Concerning the intrinsic multiple testing in the method, both Type I and Type II error rates were examined thoroughly. As shown in the Results section, the Type I error rates were consistently reasonable and the Type II error rates usually low for most tests. In situations of disease polymorphisms in very high LD through r 2 with other polymorphisms, the Type II error rates increased; however, increasing the control sample size remedied the error rates. For unusual situations in which the true disease polymorphisms were in very high LD through r 2 and the effects of their odds ratios were opposed, increasing both the control and case sample sizes reduced the Type II error rates to a great extent. This method is also applicable to multi-allelic polymorphisms, where it considers each allele as a separate SNP in complete linkage disequilibrium through D’. Therefore, the effect of each allele can be independently tested in this method. In summary, the current method is expected to provide valid results for most sets of disease polymorphisms with odds ratios higher than 1.5 and a sufficient sample size.

When there are polymorphisms in complete LD in both cases and controls, it is not possible to distinguish one from another. As indicated previously, increasing sample sizes could mitigate the complete LD, but high LD between those polymorphisms could still hamper the identification of real disease polymorphisms if one of them is the disease polymorphism. In the case, comparisons with case–control association studies using different population could be helpful. It is well known that there are clear population differences in allele frequencies and linkage disequilibrium patterns (Frazer et al. 2007). Therefore, the polymorphisms in complete LD in a certain population might not be in strong LD in other populations, and it would be possible to distinguish the real disease polymorphism among the polymorphisms in complete LD in the previous population. If the polymorphisms are in complete LD only in either case or control samples, there is no need to exclude the polymorphisms for the analysis.

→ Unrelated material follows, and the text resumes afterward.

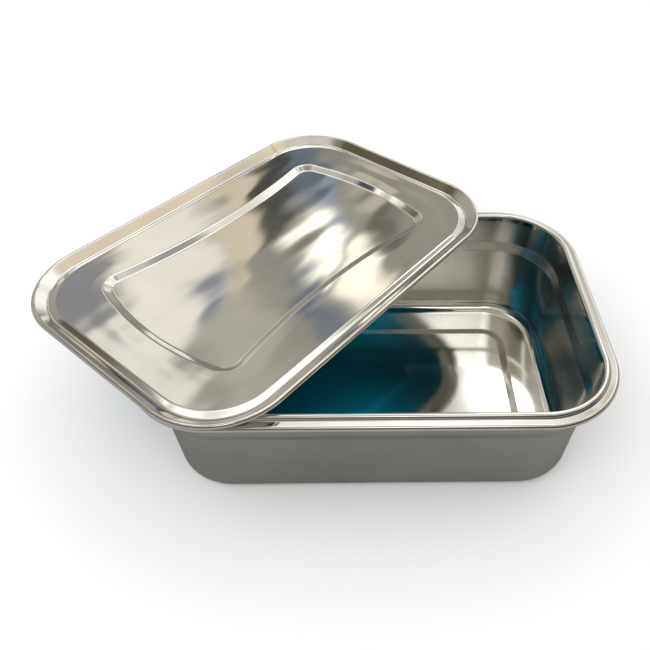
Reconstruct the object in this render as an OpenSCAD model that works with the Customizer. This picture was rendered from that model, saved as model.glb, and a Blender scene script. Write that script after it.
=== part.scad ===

As shown in the Results section, the use of re-sequenced data substantially reduces Type II error rates even in bad situations. However, as indicated previously, the actual Type II errors might slightly be increased due to the increment of possible testing models using re-sequenced data. In addition, a large control sample size or polymorphisms with appropriate minor allele and haplotype frequencies should be used as data to obtain stable Type I error rates. Therefore, if the control sample sizes are large enough and/or sufficiently frequent polymorphisms are used as data, better outcomes are expected using re-sequenced data. Since these methods are also useful for polymorphisms in low LD, expanding the region to include more data would be helpful to obtain better results (even though the expanded regions are not related to disease presentation). Another advantage of using re-sequencing data is that a more accurate set of disease polymorphisms can be derived. Including all possible polymorphisms reduces the chance of missing the actual disease polymorphisms in the model set. As re-sequencing takes a greater role in the next generation of genetic methodologies, the method presented here is expected to be even more advantageous than existing methods.

This is the first report of a method to identify actual disease polymorphism(s) based primarily on the LD relationship between polymorphisms using case–control genotype data. Having information about truly associated disease polymorphisms permits better understanding of the role of associated genes in complex traits and better modeling of gene–gene interactions. The method would improve our knowledge of the genetic architecture of complex traits. From an evolutionary point of view, it is beneficial for two deleterious polymorphisms not to exist in a haplotype. Therefore, the worst-case scenario of SNP3 and SNP4 might be more common than expected. Applying the method developed in this study to dense association mapping or re-sequenced data would provide valid interpretations for the results of GWAS. This would improve our understanding of the true genetic effects underlying disease presentation and could provide a better explanation for purifying selection pressures in human genome.